» **Input material**
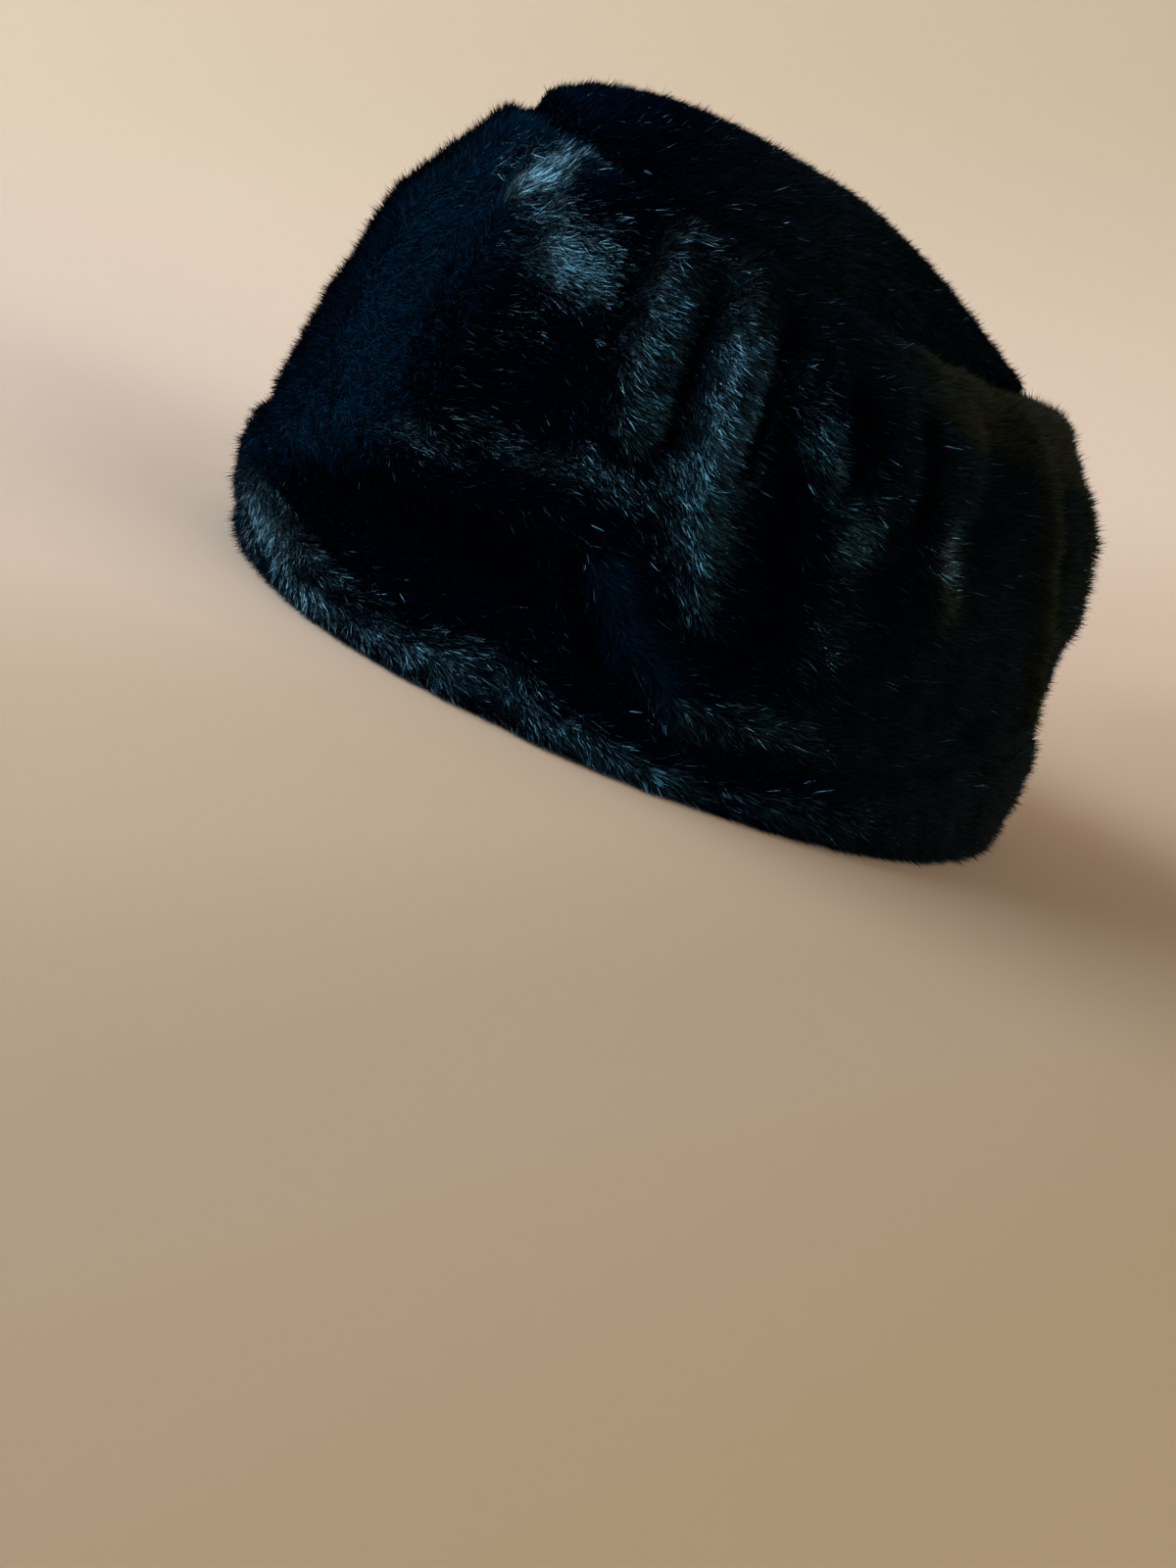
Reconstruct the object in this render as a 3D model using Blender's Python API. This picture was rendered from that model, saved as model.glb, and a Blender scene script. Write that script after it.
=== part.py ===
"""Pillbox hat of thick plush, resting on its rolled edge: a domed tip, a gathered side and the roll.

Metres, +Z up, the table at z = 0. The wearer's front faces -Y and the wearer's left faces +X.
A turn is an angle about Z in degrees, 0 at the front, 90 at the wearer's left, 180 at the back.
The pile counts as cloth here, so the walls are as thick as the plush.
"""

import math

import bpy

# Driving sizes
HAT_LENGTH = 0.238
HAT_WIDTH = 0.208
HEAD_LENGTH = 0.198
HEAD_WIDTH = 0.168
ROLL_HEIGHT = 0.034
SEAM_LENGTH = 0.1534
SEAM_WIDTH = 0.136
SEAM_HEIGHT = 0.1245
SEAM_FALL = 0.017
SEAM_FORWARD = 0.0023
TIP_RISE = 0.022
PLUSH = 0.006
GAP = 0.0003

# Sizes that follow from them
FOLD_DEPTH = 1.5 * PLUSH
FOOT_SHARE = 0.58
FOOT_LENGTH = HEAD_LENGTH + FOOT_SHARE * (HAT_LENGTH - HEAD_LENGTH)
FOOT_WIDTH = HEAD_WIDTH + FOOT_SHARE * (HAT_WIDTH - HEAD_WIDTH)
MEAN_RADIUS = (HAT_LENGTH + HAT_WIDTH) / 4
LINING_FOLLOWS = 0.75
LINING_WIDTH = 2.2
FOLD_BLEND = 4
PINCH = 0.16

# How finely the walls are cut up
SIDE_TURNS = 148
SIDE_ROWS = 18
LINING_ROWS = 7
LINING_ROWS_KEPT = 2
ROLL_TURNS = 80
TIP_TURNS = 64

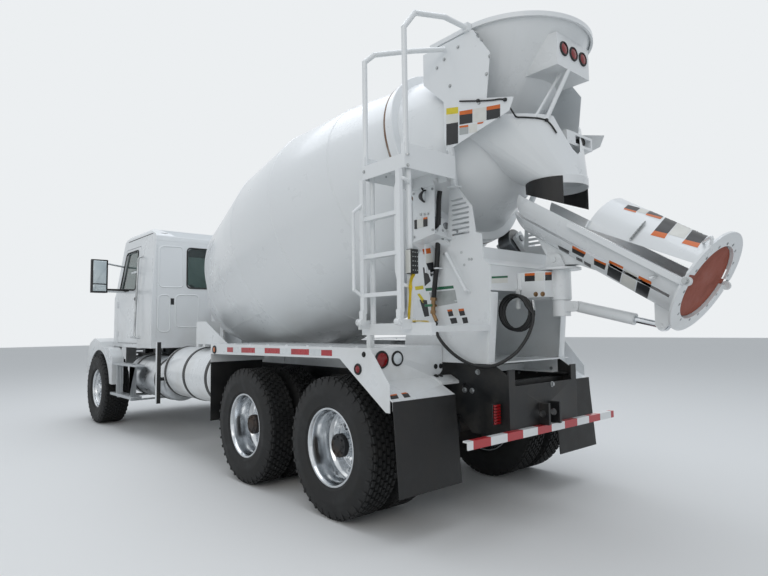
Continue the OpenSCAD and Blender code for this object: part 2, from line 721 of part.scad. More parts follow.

» **Stated task**
Take the material above and return all of it exactly.

» **Full solution**
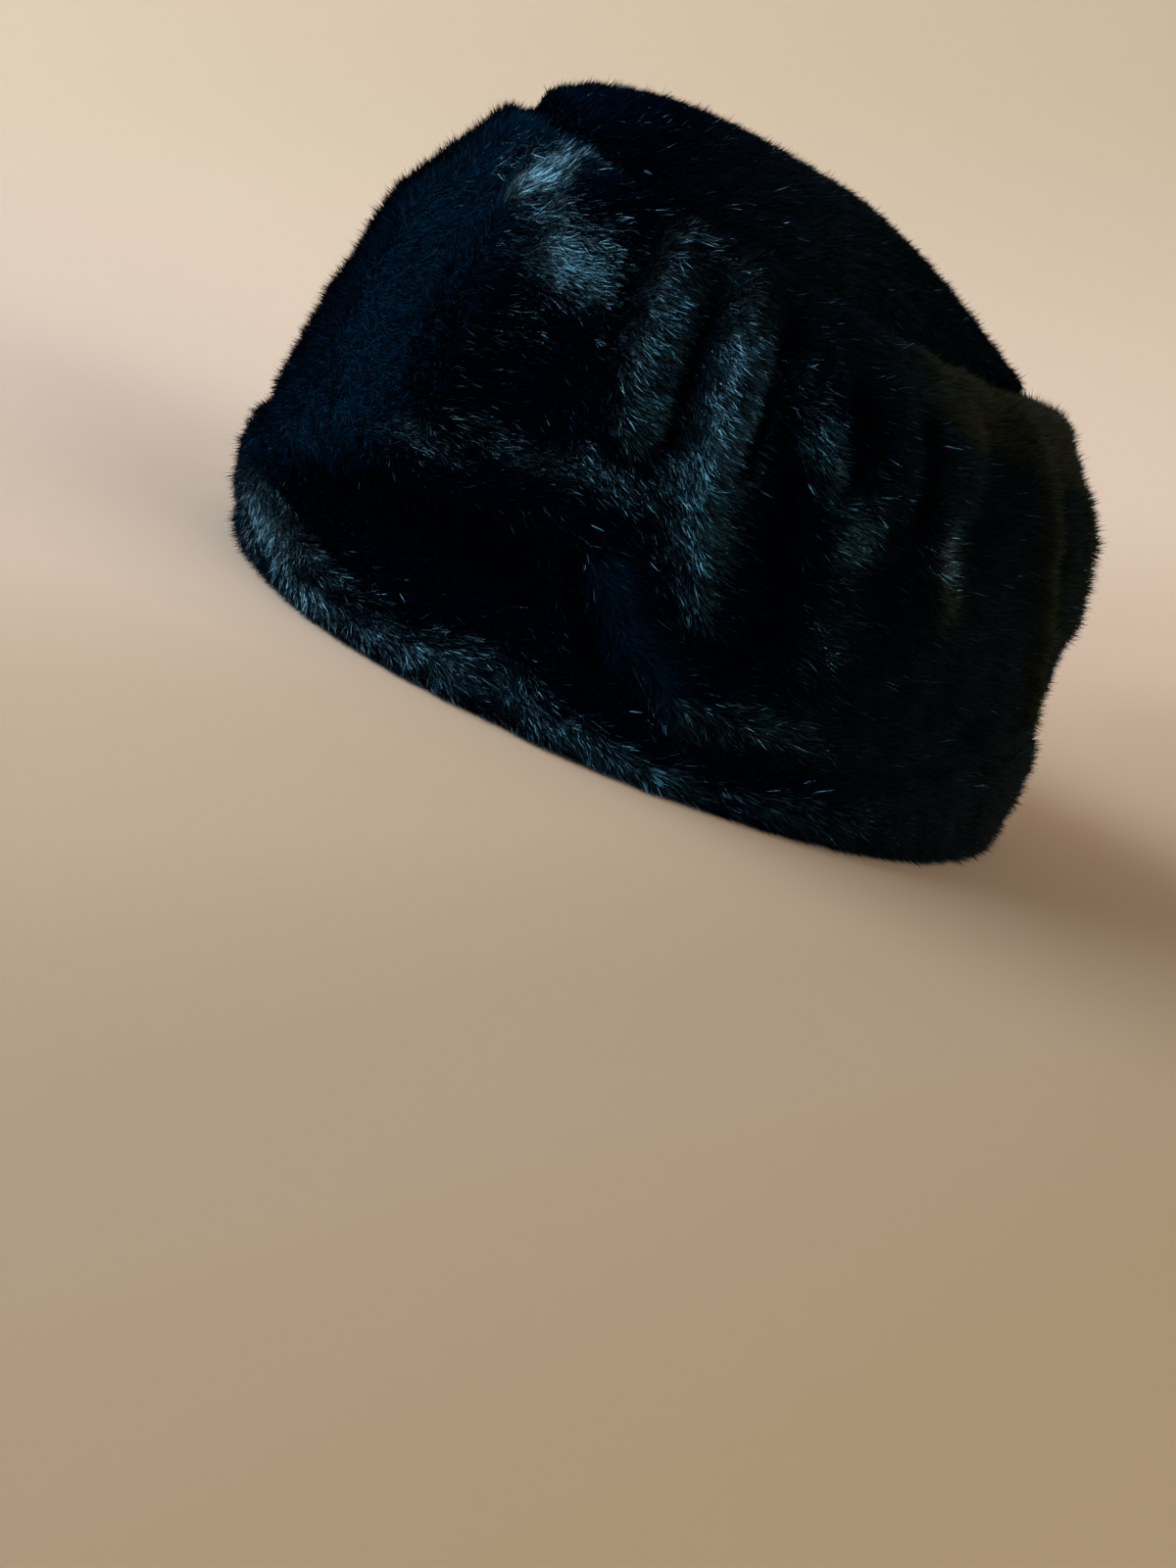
Reconstruct the object in this render as a 3D model using Blender's Python API. This picture was rendered from that model, saved as model.glb, and a Blender scene script. Write that script after it.
=== part.py ===
"""Pillbox hat of thick plush, resting on its rolled edge: a domed tip, a gathered side and the roll.

Metres, +Z up, the table at z = 0. The wearer's front faces -Y and the wearer's left faces +X.
A turn is an angle about Z in degrees, 0 at the front, 90 at the wearer's left, 180 at the back.
The pile counts as cloth here, so the walls are as thick as the plush.
"""

import math

import bpy

# Driving sizes
HAT_LENGTH = 0.238
HAT_WIDTH = 0.208
HEAD_LENGTH = 0.198
HEAD_WIDTH = 0.168
ROLL_HEIGHT = 0.034
SEAM_LENGTH = 0.1534
SEAM_WIDTH = 0.136
SEAM_HEIGHT = 0.1245
SEAM_FALL = 0.017
SEAM_FORWARD = 0.0023
TIP_RISE = 0.022
PLUSH = 0.006
GAP = 0.0003

# Sizes that follow from them
FOLD_DEPTH = 1.5 * PLUSH
FOOT_SHARE = 0.58
FOOT_LENGTH = HEAD_LENGTH + FOOT_SHARE * (HAT_LENGTH - HEAD_LENGTH)
FOOT_WIDTH = HEAD_WIDTH + FOOT_SHARE * (HAT_WIDTH - HEAD_WIDTH)
MEAN_RADIUS = (HAT_LENGTH + HAT_WIDTH) / 4
LINING_FOLLOWS = 0.75
LINING_WIDTH = 2.2
FOLD_BLEND = 4
PINCH = 0.16

# How finely the walls are cut up
SIDE_TURNS = 148
SIDE_ROWS = 18
LINING_ROWS = 7
LINING_ROWS_KEPT = 2
ROLL_TURNS = 80
TIP_TURNS = 64

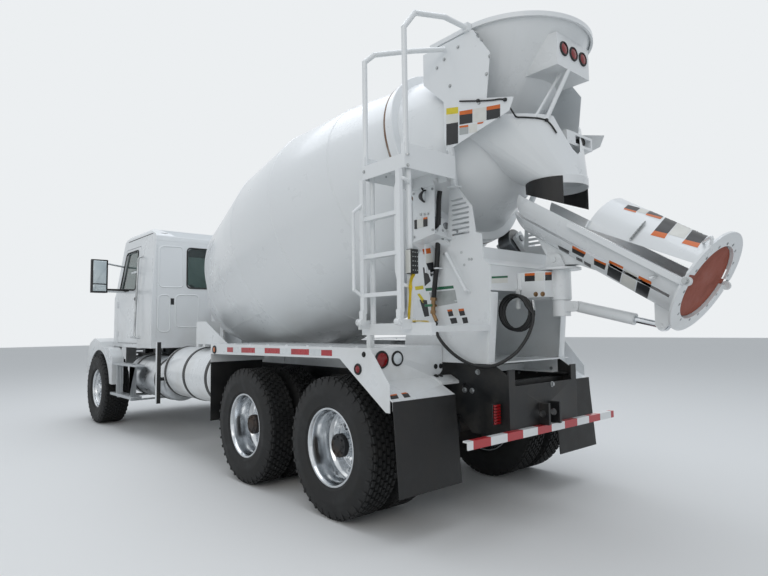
Continue the OpenSCAD and Blender code for this object: part 2, from line 721 of part.scad. More parts follow.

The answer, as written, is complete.